To be done ->
Print every line of the listing exactly, please.

━━ Available data

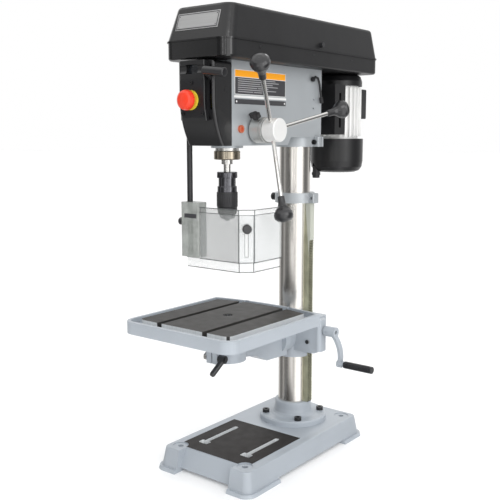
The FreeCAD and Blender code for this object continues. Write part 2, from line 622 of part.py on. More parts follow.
def make_quill():
    body = tube(QUILL_R, 18, (0, SPINDLE_Y, QUILL_BOTTOM), Z_AXIS, QUILL_TOP - QUILL_BOTTOM)
    root = QUILL_RACK_Y - 1.2 * GEAR_MODULE
    tip = QUILL_RACK_Y + GEAR_MODULE
    teeth = comb(728, 846, root, tip, FEED_Z + PITCH / 2, 0.84)
    clear = box(-8, 8, root, SPINDLE_Y + 30, teeth[0][0], teeth[-1][0])
    outline = [(SPINDLE_Y + 20, teeth[0][0])] + [(reach, height) for height, reach in teeth]
    outline.append((SPINDLE_Y + 20, teeth[-1][0]))
    rack = polygon(outline, "x", -8, 16)
    body = body.cut(clear).fuse(rack.common(rod(QUILL_R, (0, SPINDLE_Y, 700), Z_AXIS, 200)))
    save("quill", body.cut(rod(18, (0, SPINDLE_Y, 600), Z_AXIS, 400)).removeSplitter())
    ring = [(12.4, 688.6), (26.5, 688.6), (28, 690), (28, 705.5), (26.5, QUILL_BOTTOM),
            (12.4, QUILL_BOTTOM)]
    save("quill_collar", turned(ring, 0, SPINDLE_Y))
    races = []
    for low in (QUILL_BOTTOM + 2, QUILL_TOP - 18):
        races.append(tube(17.98, 12 + FIT, (0, SPINDLE_Y, low), Z_AXIS, 14))
    save("quill_bearings", *races)


def flatted(radius, flat, low, high):
    """Shaft or bore with two driving flats."""
    bar = rod(radius, (0, SPINDLE_Y, low), Z_AXIS, high - low)
    return bar.common(box(-radius, radius, SPINDLE_Y - flat, SPINDLE_Y + flat, low, high))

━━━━

Written answer ->
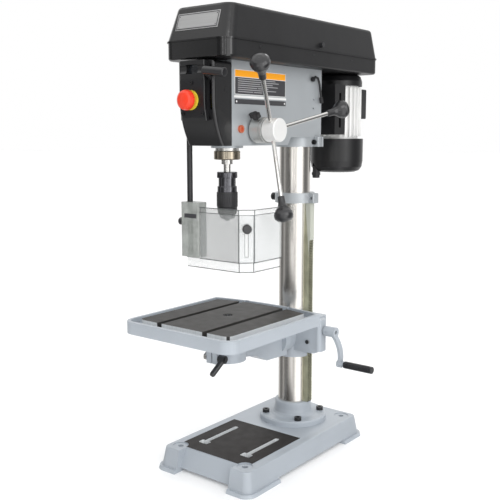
The FreeCAD and Blender code for this object continues. Write part 2, from line 622 of part.py on. More parts follow.
def make_quill():
    body = tube(QUILL_R, 18, (0, SPINDLE_Y, QUILL_BOTTOM), Z_AXIS, QUILL_TOP - QUILL_BOTTOM)
    root = QUILL_RACK_Y - 1.2 * GEAR_MODULE
    tip = QUILL_RACK_Y + GEAR_MODULE
    teeth = comb(728, 846, root, tip, FEED_Z + PITCH / 2, 0.84)
    clear = box(-8, 8, root, SPINDLE_Y + 30, teeth[0][0], teeth[-1][0])
    outline = [(SPINDLE_Y + 20, teeth[0][0])] + [(reach, height) for height, reach in teeth]
    outline.append((SPINDLE_Y + 20, teeth[-1][0]))
    rack = polygon(outline, "x", -8, 16)
    body = body.cut(clear).fuse(rack.common(rod(QUILL_R, (0, SPINDLE_Y, 700), Z_AXIS, 200)))
    save("quill", body.cut(rod(18, (0, SPINDLE_Y, 600), Z_AXIS, 400)).removeSplitter())
    ring = [(12.4, 688.6), (26.5, 688.6), (28, 690), (28, 705.5), (26.5, QUILL_BOTTOM),
            (12.4, QUILL_BOTTOM)]
    save("quill_collar", turned(ring, 0, SPINDLE_Y))
    races = []
    for low in (QUILL_BOTTOM + 2, QUILL_TOP - 18):
        races.append(tube(17.98, 12 + FIT, (0, SPINDLE_Y, low), Z_AXIS, 14))
    save("quill_bearings", *races)


def flatted(radius, flat, low, high):
    """Shaft or bore with two driving flats."""
    bar = rod(radius, (0, SPINDLE_Y, low), Z_AXIS, high - low)
    return bar.common(box(-radius, radius, SPINDLE_Y - flat, SPINDLE_Y + flat, low, high))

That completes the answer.